Step 4 — Compute \(\textbf{B}\cdot d\textbf{A}\)

\textbf{B}\cdot d\textbf{A} = (B_0\,\hat{k})\cdot(R\cos\phi\,\hat{i} + R\sin\phi\,\hat{j})\,d\phi\,dz

= B_0\,R\cos\phi\underbrace{(\hat{k}\cdot\hat{i})}_{0}\,d\phi\,dz + B_0\,R\sin\phi\underbrace{(\hat{k}\cdot\hat{j})}_{0}\,d\phi\,dz = 0

Every term vanishes. The integrand is identically zero everywhere on the surface.

Step 5 — Integrate (trivially)

\Phi_B = \int_0^h\int_0^{2\pi} 0\,d\phi\,dz = 0

\boxed{\Phi_B = 0}

Geometric interpretation: The cross product \(\frac{\partial\textbf{r}}{\partial\phi}\times\frac{\partial\textbf{r}}{\partial z} = R\cos\phi\,\hat{i} + R\sin\phi\,\hat{j}\) is exactly the outward radial vector \(R\hat{r}\). It has no \(\hat{k}\) component — the cylinder's wall never faces up or down, only outward. So \(\textbf{B} = B_0\hat{k}\) is always perpendicular to the outward normal of the curved wall, everywhere. The dot product is zero at every single point. This is why the lateral surface catches zero flux from a vertical field — verified rigorously through the full parameterization machinery.

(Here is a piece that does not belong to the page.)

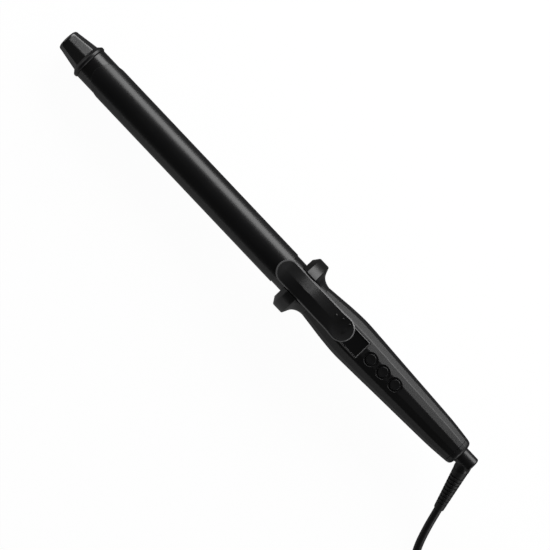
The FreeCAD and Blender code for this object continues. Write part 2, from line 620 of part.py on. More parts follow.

Why this machinery matters for EE: This cross-product method for building \(d\textbf{A}\) is the general tool for any surface you can parameterize. It's how you handle solenoids, toroids, and any curved geometry where the normal isn't obvious. The same framework appears in Faraday's law — computing the EMF induced in a loop requires the flux integral through an arbitrary surface bounded by that loop.

Algebraic Bridge

Why the Three Forms Are Identical

This isn't magic — it's just vector decomposition. Start from the dot product definition:

\textbf{B}\cdot d\textbf{A} = |\textbf{B}||d\textbf{A}|\cos\phi = B\,dA\cos\phi

And by definition of the perpendicular component:

B_\perp \equiv B\cos\phi \qquad \Longrightarrow \qquad B_\perp\,dA = B\cos\phi\,dA

Putting it together:

\underbrace{\textbf{B}\cdot d\textbf{A}}_{\text{Form 3}} = \underbrace{B\cos\phi\,dA}_{\text{Form 1}} = \underbrace{B_\perp\,dA}_{\text{Form 2}}

They are three different ways of thinking about the same geometric operation: extracting the component of \(\textbf{B}\) that is perpendicular to the surface.

Quick Reference

When to Use Each Form

Form 1 — B cos φ dA

\Phi_B = \int B\cos\phi\,dA

You know the angle \(\phi\) between \(\textbf{B}\) and the normal. Clearest for angle problems.

Form 2 — B⊥ dA

\Phi_B = \int B_\perp\,dA

You want to decompose and discard the parallel component explicitly. Geometrically intuitive.

Form 3 — B⃗ · dA⃗

\Phi_B = \int \textbf{B}\cdot d\textbf{A}

Field in component form, or surface normal is explicit. Most general flat or tilted surface form.

Form 4 — Parameterized

\Phi_B = \iint \textbf{B}\cdot\!\left(\tfrac{\partial\textbf{r}}{\partial u}\times\tfrac{\partial\textbf{r}}{\partial v}\right)du\,dv

Curved surfaces. Build \(d\textbf{A}\) from tangent vector cross product. Most general form of all.

⚠ Final Angle Warning — Burned Into Your Brain

\(\phi\) is measured from the surface normal, not from the surface plane. If you're given the complement angle \(\theta\) (angle from the surface), then \(\cos\phi = \sin\theta\) and your formula becomes \(\Phi_B = BA\sin\theta\). Every semester, this distinction takes people out. Don't be that person.